Best Cat and Dog Breeds for Seniors
In the market or still window shopping for a pet? Before you make that final decision, know what you’re getting yourself into before pulling the trigger. See below for a list of cat and dog breeds that have been endorsed by veterinarians to be most compatible with seniors.
- Birman: An affectionate, gentle, and intelligent cat. They are playful but not overly playful. Known for their ability to form close bonds. Hair length is semi-long, have moderate activity levels, and easily groomed.
- Ragdoll: A loving and calm cat that is known for their affection and laid back personality. They love following their owners around and helping with things you may be doing. Coat is long haired, moderate activity levels, and easily groomed.

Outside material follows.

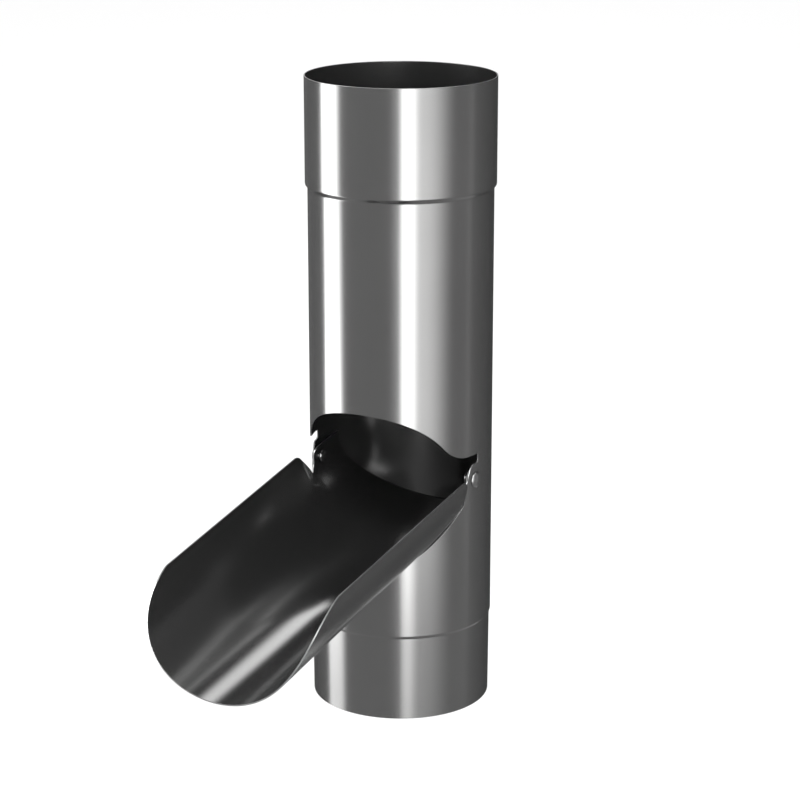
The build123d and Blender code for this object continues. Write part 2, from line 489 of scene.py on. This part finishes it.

- British Shorthair: Taken the nickname as the ‘teddy bear’ of the cat family as they are good natured, playful as kittens but mellow as adults. They are independent creatures and spend their time amusing themselves. Coat is short haired, low activity levels, and short hairs make it easy to groom.
- Poodle: Known to be easy to train, eager to please their owners, and does not require a ton of exercise. They are content lounging in the home and are ideal for seniors due to their gentle and nurturing personalities. Grooming is a bit heavy (every four to six weeks) but do not shed.
- Cocker Spaniel: Rated as one of the best companions for seniors. Their weight ranges from 20 to 30 pounds and have no pent-up energy to dispel. Regular walks are necessary. They are easy to train, have long coats, and enjoy playing in open spaces.
- French Bulldog: One of the best breeds for seniors that live in an apartment. They don’t have high energies, have good spirits, and are goofy personalities. Known for their cuddles, makes for a great pair for seniors that want tons of affection from their pets.